Tuesday, July 11, 2017

Otium

My uncles built a castle on a wooded hill in the country. They call it Otium.

Otium is an abstract Latin word that means rest and absence of work. The word is adorned on many things inside, usually in the all-caps Latin styling with the "V" instead of the "U": OTIVM.

From the street entrance to Otium visitors find the gate and a winding road up into a wooded hill, and that's all. There's no sign of a dwelling beyond the trees at the hill's apex. Following the narrow asphalt driveway for a steep mile through wilderness brings guests to the main entrance.

As far as castles go, Otium is modest. And feels lived in, which is probably a hard thing to do for folks who build houses on secluded hills. It's not the largest place we stayed by square-footage on this trip, and while it's not opulent per se, the guest rooms do come with laminated instructions.

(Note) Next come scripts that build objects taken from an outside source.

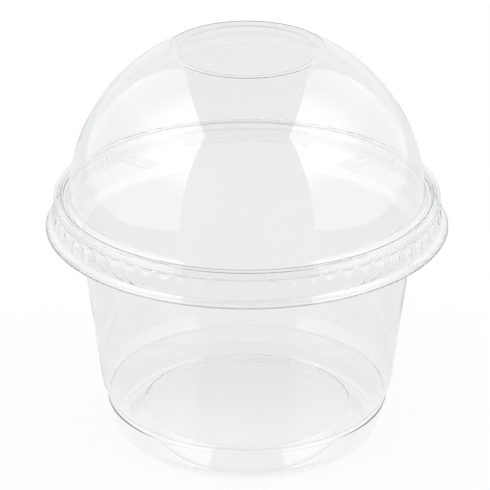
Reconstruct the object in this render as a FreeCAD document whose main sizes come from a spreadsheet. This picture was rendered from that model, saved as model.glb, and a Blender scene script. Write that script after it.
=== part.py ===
import FreeCAD, Part
import math
import os
import Sketcher

# Clear dessert cup with a domed lid, each thermoformed from one sheet. Millimetres, +Z up.
# The origin is the middle of the ring that the cup stands on, and +Z is the axis of both pieces.

SIZES = {
    # Cup: rolled rim and mouth
    "cup_wall": 0.45,
    "cup_height": 60.7,
    "rim_radius": 46.0,
    "curl_radius": 1.3,
    "curl_sweep": 290.0,
    "mouth_straight": 1.6,
    "mouth_depth": 8.4,
    "mouth_taper": 1.65,
    "step_height": 1.1,
    "step_width": 1.55,
    # Cup: foot, and the shoulder where the wall turns in to it
    "foot_radius": 34.75,
    "foot_height": 8.1,
    "foot_taper": 2.3,
    "foot_width": 2.85,
    "foot_round": 2.0,
    "notch_depth": 0.4,
    "notch_rise": 0.8,
    "shoulder_width": 1.4,
    "shoulder_height": 5.1,
    "floor_rise": 4.5,
    "floor_slope_width": 4.5,
    "small_round": 0.8,
    # Lid: seat on the rim
    "lid_wall": 0.4,
    "seat_gap": 0.1,
    "side_gap": 0.2,
    "bead_height": 0.8,
    "bead_width": 1.9,
    "bead_drop": 2.25,
    "bead_overhang": 0.35,
    "bead_round": 0.9,
    "bead_inner_round": 0.7,
    # Lid: dome and its hole
    "dome_inset": 2.5,
    "dome_drop": 1.2,
    "dome_round": 1.5,
    "hole_radius": 16.5,
    "lip_width": 2.3,
    "lip_drop": 0.95,
    "lip_round": 0.8,
    # Lid: skirt, brim and flutes
    "neck_drop": 0.3,
    "skirt_drop": 4.25,
    "skirt_taper": 0.9,
    "brim_drop": 1.6,
    "brim_width": 1.5,
    "flute_count": 60,
    "flute_angle": 4.0,
    "flute_inner_angle": 3.5,
    "flute_depth": 0.35,
    "flute_start": 0.25,
}

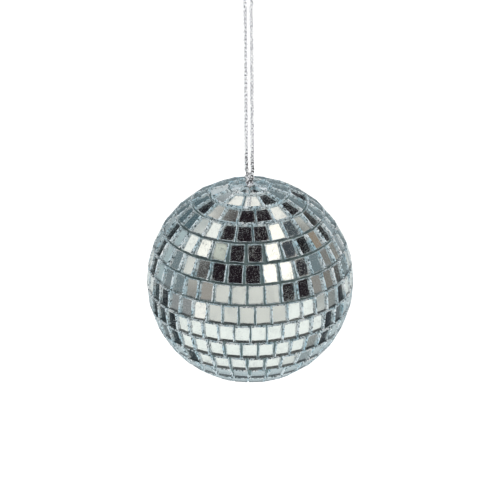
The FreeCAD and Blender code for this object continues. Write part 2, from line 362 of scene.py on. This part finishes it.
def core_yarn():
    """The black yarn inside the cord that shows between the stitches."""
    material, tree, shader = new_material("black_core_yarn")
    where = own_place(tree)
    lint = use_group(tree, DRIFT, {"Vector": where, "Scale": 5200.0, "Low": 0.6, "High": 0.9})
    colour = blend_colours(tree, lint.outputs["Mask"], (0.008, 0.007, 0.009, 1), (0.06, 0.055, 0.06, 1))
    tree.links.new(colour, shader.inputs["Base Color"])
    tree.links.new(lint.outputs["Value"], shader.inputs["Roughness"])
    raise_surface(tree, shader, lint.outputs["Mask"], 0.5, 0.04 * MM)
    return material


GLASS = clear_glass()
SILVER = tile_silver()
CUT_EDGE = ground_edge()
GAUZE = backing_gauze()
FOAM = bead_foam()
GLUE = hot_glue()
FOIL = foil_yarn()
CORE_YARN = core_yarn()


# ---- Glass tiles ----

def tile_tree():
    """From flat outlines to cut glass tiles: wavy rim, walls, arris, clear face and silvered back."""
    tree, given, out = new_tree(
        "cut_glass_tiles", "GeometryNodeTree",
        [("Outlines", "NodeSocketGeometry", None), ("Thickness", "NodeSocketFloat", TILE_THICKNESS),
         ("Arris", "NodeSocketFloat", ARRIS), ("Face share", "NodeSocketFloat", FACE_SHARE),
         ("Edge wave", "NodeSocketFloat", EDGE_WAVE), ("Seed", "NodeSocketInt", 1),
         ("Face glass", "NodeSocketMaterial", None), ("Cut edge", "NodeSocketMaterial", None),
         ("Silver", "NodeSocketMaterial", None)],
        [("Tiles", "NodeSocketGeometry")],
    )
    fine = add_node(tree, "GeometryNodeSubdivideMesh", {"Mesh": given.outputs["Outlines"], "Level": 2})
    faces_beside = add_node(tree, "GeometryNodeInputMeshEdgeNeighbors").outputs[0]
    on_edge = add_node(tree, "FunctionNodeCompare", {2: faces_beside, 3: 1},
                       data_type="INT", operation="EQUAL").outputs[0]
    rim = add_node(tree, "GeometryNodeFieldOnDomain", {0: on_edge},
                   data_type="BOOLEAN", domain="EDGE").outputs[0]
    marked = add_node(tree, "GeometryNodeStoreNamedAttribute", {
        "Geometry": fine.outputs[0], "Name": "rim", "Value": rim}, data_type="FLOAT", domain="POINT")
    stray = add_node(tree, "FunctionNodeRandomValue", {
        0: (-1, -1, -1), 1: (1, 1, 1), "Seed": given.outputs["Seed"]}, data_type="FLOAT_VECTOR").outputs[0]
    normal = add_node(tree, "GeometryNodeInputNormal").outputs[0]
    lift = vector_node(tree, "DOT_PRODUCT", {0: stray, 1: normal})["Value"]
    out_of_plane = vector_node(tree, "SCALE", {0: normal, "Scale": lift})[0]
    in_plane = vector_node(tree, "SUBTRACT", {0: stray, 1: out_of_plane})[0]
    wave = vector_node(tree, "SCALE", {0: in_plane, "Scale": given.outputs["Edge wave"]})[0]
    wavy = add_node(tree, "GeometryNodeSetPosition", {
        "Geometry": marked.outputs[0], "Selection": rim, "Offset": wave})
    wall_height = math_node(tree, "SUBTRACT", given.outputs["Thickness"], given.outputs["Arris"])
    walls = add_node(tree, "GeometryNodeExtrudeMesh", {
        "Mesh": wavy.outputs[0], "Offset Scale": wall_height, "Individual": False}, mode="FACES")
    arris = add_node(tree, "GeometryNodeExtrudeMesh", {
        "Mesh": walls.outputs["Mesh"], "Selection": walls.outputs["Top"],
        "Offset Scale": given.outputs["Arris"], "Individual": False}, mode="FACES")
    faces = add_node(tree, "GeometryNodeScaleElements", {
        "Geometry": arris.outputs["Mesh"], "Selection": arris.outputs["Top"],
        "Scale": given.outputs["Face share"]}, domain="FACE")
    cut = add_node(tree, "GeometryNodeSetMaterial", {
        "Geometry": faces.outputs[0], "Material": given.outputs["Cut edge"]})
    glazed = add_node(tree, "GeometryNodeSetMaterial", {
        "Geometry": cut.outputs[0], "Selection": arris.outputs["Top"],
        "Material": given.outputs["Face glass"]})
    back = add_node(tree, "GeometryNodeFlipFaces", {"Mesh": wavy.outputs[0]})
    silvered = add_node(tree, "GeometryNodeSetMaterial", {
        "Geometry": back.outputs[0], "Material": given.outputs["Silver"]})
    both = add_node(tree, "GeometryNodeJoinGeometry")
    tree.links.new(silvered.outputs[0], both.inputs[0])
    tree.links.new(glazed.outputs[0], both.inputs[0])
    closed = add_node(tree, "GeometryNodeMergeByDistance", {
        "Geometry": both.outputs[0], "Distance": WELD_DISTANCE})
    # How far each face points down, stored for the painted shade on the tiles' lower cut walls.
    upward = add_node(tree, "ShaderNodeSeparateXYZ", {0: normal}).outputs["Z"]
    downward = math_node(tree, "MULTIPLY", upward, -1.0)
    shaded = add_node(tree, "GeometryNodeStoreNamedAttribute", {
        "Geometry": closed.outputs[0], "Name": "facing_down", "Value": downward},
        data_type="FLOAT", domain="FACE")
    flat = add_node(tree, "GeometryNodeSetShadeSmooth", {
        "Geometry": shaded.outputs[0], "Shade Smooth": False})
    real = add_node(tree, "GeometryNodeRealizeInstances", {"Geometry": flat.outputs[0]})
    tree.links.new(real.outputs[0], out.inputs["Tiles"])
    return tree


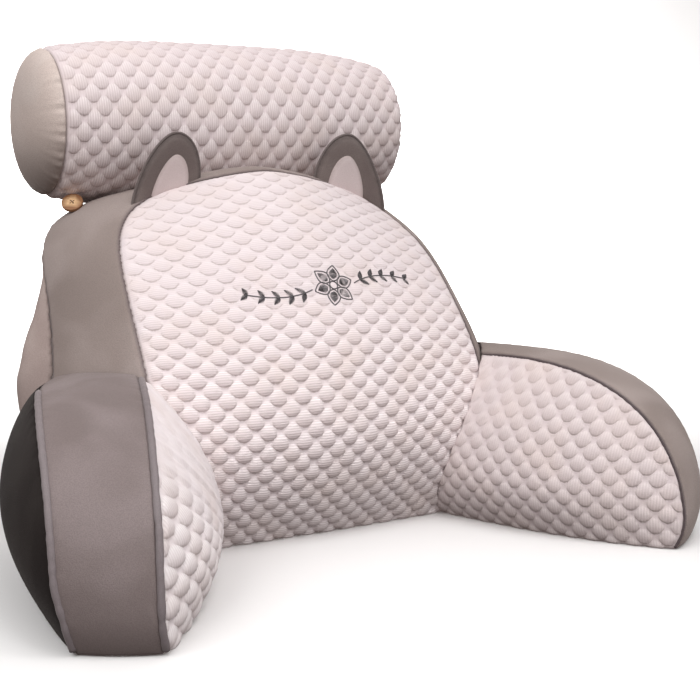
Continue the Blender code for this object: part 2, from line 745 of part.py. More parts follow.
def make_buttons(collection):
    """A round button at each end of the roll, sewn flat on the band."""
    _, rings = back_rings()
    for hand, word in ((-1, "left"), (1, "right")):
        row = BUTTON_ROW if hand < 0 else rings.shape[1] - 1 - BUTTON_ROW
        ring = BUTTON_RING
        across = rings[ring + 1, row] - rings[ring - 1, row]
        along = rings[ring, row + 1] - rings[ring, row - 1]
        normal = unit(np.cross(along, across)[None])[0]
        seat = rings[ring, row] + normal * (PLUSH + 3 * GAP + BUTTON_THICKNESS / 2)
        button = bmesh.new()
        bmesh.ops.create_cone(
            button,
            cap_ends=True,
            segments=24,
            radius1=BUTTON_RADIUS,
            radius2=BUTTON_RADIUS,
            depth=BUTTON_THICKNESS,
        )
        made = add(f"roll_button_{word}", button, "button", collection)
        made.rotation_mode = "QUATERNION"
        made.rotation_quaternion = Vector((0, 0, 1)).rotation_difference(Vector(normal))
        made.location = seat


# ---------------------------------------------------------------- the whole pillow


def main():
    for old in list(bpy.data.objects):
        bpy.data.objects.remove(old, do_unlink=True)
    pillow = bpy.data.collections.new("reading_pillow")
    cutters = bpy.data.collections.new("cutters")
    for collection in (pillow, cutters):
        bpy.context.scene.collection.children.link(collection)
    cutter = make_back(pillow, cutters)
    cutter.hide_render = True
    cutter.display_type = "WIRE"
    for name, hand, _ in ARMS:
        make_arm(name, hand, cutter, pillow)
        make_arm_piping(name, hand, pillow)
    make_roll(pillow)
    make_ears(cutter, pillow)
    make_buttons(pillow)


main()
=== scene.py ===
import math

import bmesh
import bpy
import numpy as np
from mathutils import Matrix, Vector, geometry


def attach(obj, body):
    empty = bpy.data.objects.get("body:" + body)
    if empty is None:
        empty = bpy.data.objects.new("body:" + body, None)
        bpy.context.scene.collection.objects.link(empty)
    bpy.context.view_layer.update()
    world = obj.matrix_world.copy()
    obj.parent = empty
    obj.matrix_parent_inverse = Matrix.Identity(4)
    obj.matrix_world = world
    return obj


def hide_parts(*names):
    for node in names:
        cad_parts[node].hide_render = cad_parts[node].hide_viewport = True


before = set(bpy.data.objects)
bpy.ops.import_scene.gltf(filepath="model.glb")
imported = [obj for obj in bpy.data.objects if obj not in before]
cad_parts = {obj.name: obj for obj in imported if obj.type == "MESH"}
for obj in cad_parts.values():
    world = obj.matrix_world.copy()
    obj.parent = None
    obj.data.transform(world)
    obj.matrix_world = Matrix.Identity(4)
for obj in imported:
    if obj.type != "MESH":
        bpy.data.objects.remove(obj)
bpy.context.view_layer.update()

bpy.ops.object.select_all(action="DESELECT")

# ------------------------------------------------------------------ the back cushion
# One filled cushion: a front of puffed bubble cloth, a plush band sewn round it and a plush panel
# behind. The panels are cut flat, sewn edge to edge and blown out by the filling.

SEAT_Y = -0.0758
BACK_HALF_WIDTH = 0.218
REAR_WIDENING = 1.32
BAND_DEPTH = 0.116
BAND_DROP = 0.018
BAND_PUFF = 0.010
REAR_PINCH = 0.045
REAR_PUFF = 0.085
REAR_TURN = math.radians(112)
REAR_SWELL = 1.12
REAR_SWELL_TOP = 0.88
ROLL_LENGTH = 0.518
ROLL_RADIUS = 0.104
ROLL_X = -0.003
ROLL_TAPER = 0.22
ROLL_CLEARANCE = 0.0055
END_DOME = 0.031
ROLL_Y = 0.307
ROLL_Z = 0.481
FRONT_PROFILE = (  # y, z of the front down its middle
    (0.018, 0.000),
    (-0.015, 0.045),
    (-0.039, 0.115),
    (-0.019, 0.205),
    (0.030, 0.290),
    (0.088, 0.365),
    (0.160, 0.427),
)
FRONT_SQUARENESS = (6.9, 4.9)
SIDE_FALL = (0.023, 0.070)
BACK_REPEAT = (0.0301, 0.0254)
BACK_CUP = (0.35, 0.375, 0.46)
BACK_BUBBLE_RISE = 0.0034
BACK_ARCH = 221  # points along the seam of the back's arch
CLOTH_STEP = 0.0054  # how fine the panels of bubble cloth are divided
PLUSH_THICKNESS = 0.0012
SEAM_SINK = 0.0014  # how deep plush sinks into a seam, and over how far
SEAM_EDGE = 0.005
STRETCH = (  # whole repeats, for 1, up, up**2, across, across * up and across**2
    (2.58, -0.70, 0.04, 6.64, -0.91, -0.11),
    (0.36, 9.84, -0.03, 0.05, 0.29, -0.32),
)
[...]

It's also a museum, but not just a place to stash old things to which people attach value: it's a museum to the life my uncles have lived together for the past thirty plus years. Making that realization was important for Corrie and I, because that's exactly what we have.

Obviously we don't have a castle on a hill, we have a tiny beach apartment. But the essence of no frivolous things for pretty's sake and everything has a story attached to it and reasoning behind it is shared. The world today and our backgrounds are different, but my uncles and Corrie and I share a specific decorative philosophical outlook.

Anyway, I've been calling it a castle rather than a house because to me if you build the walls with stone and floors with reclaimed wood and make every door fifteen feet high and the glass doors to the veranda open and shut using a bolt and rod mechanism that looks lifted from Firenze circa 1550, you're allowed to go with "castle."

From the back veranda of Otium you can see for miles, just not the road below. Here's a look at that back, with the kitchen offset from the main stone footprint on the left:


The kitchen was awesome, but not overdone. The Great Room, or main living room, is that central cylinder above and opens onto that veranda, and it's pretty cool. You could probably tip our apartment up perpendicular to the ground and fit inside the Great Room. There's a double sided couch in the center, splitting the room into two distinct halves, but never really feeling like you're separated from the other side. Looking up, there're views of one half of the upper library:


And from that side of the library looking down, the central couch is visible as well as the other half of the library:


That picture is blurry and not my first choice, but it shows the symmetry better and has more of the library and chandelier than my other picture.

The rug in that room was so lush; I didn't even know that a grey ordinary looking rug could be so fantastic.

This was my third trip to Otium. The first was 10 years ago for my Grandpa Tom's 80th birthday; the second was 4 years ago for my cousin's wedding. This trip was for the gathering and discussion of and divvying up of Grandpa Tom's remains, he having passed last summer. The memorial was last October.

Cassius, with his Roman reminiscent name, was a star this visit:


To have convened to make final arrangements for the remains of a powerful family figure needed this influx of promise and hope, this little bit of human vitality. Cass was a very important piece of this, or at least I've convinced myself he was. The next chapter in many legacies, one of which was Tom Schumacher II, Cass embodies.

Grandpa Tom was cremated last summer, and during a lovely afternoon in July of this summer on a hill in Hillsdale, his family discussed who was taking ashes where. Dozens of glass jars with screwtop lids were acquired, partially filled with remains, and handed over to volunteers to take all over. There is no timetable to get this done, which is necessary because some places are further afield (Berlin, Tahiti) and some won't be available for intimate visits anytime soon (the White House).

This was the motivating event for this entire trip. I came away with four jars; three within a hundred miles of Long Beach, and the Tahiti jar.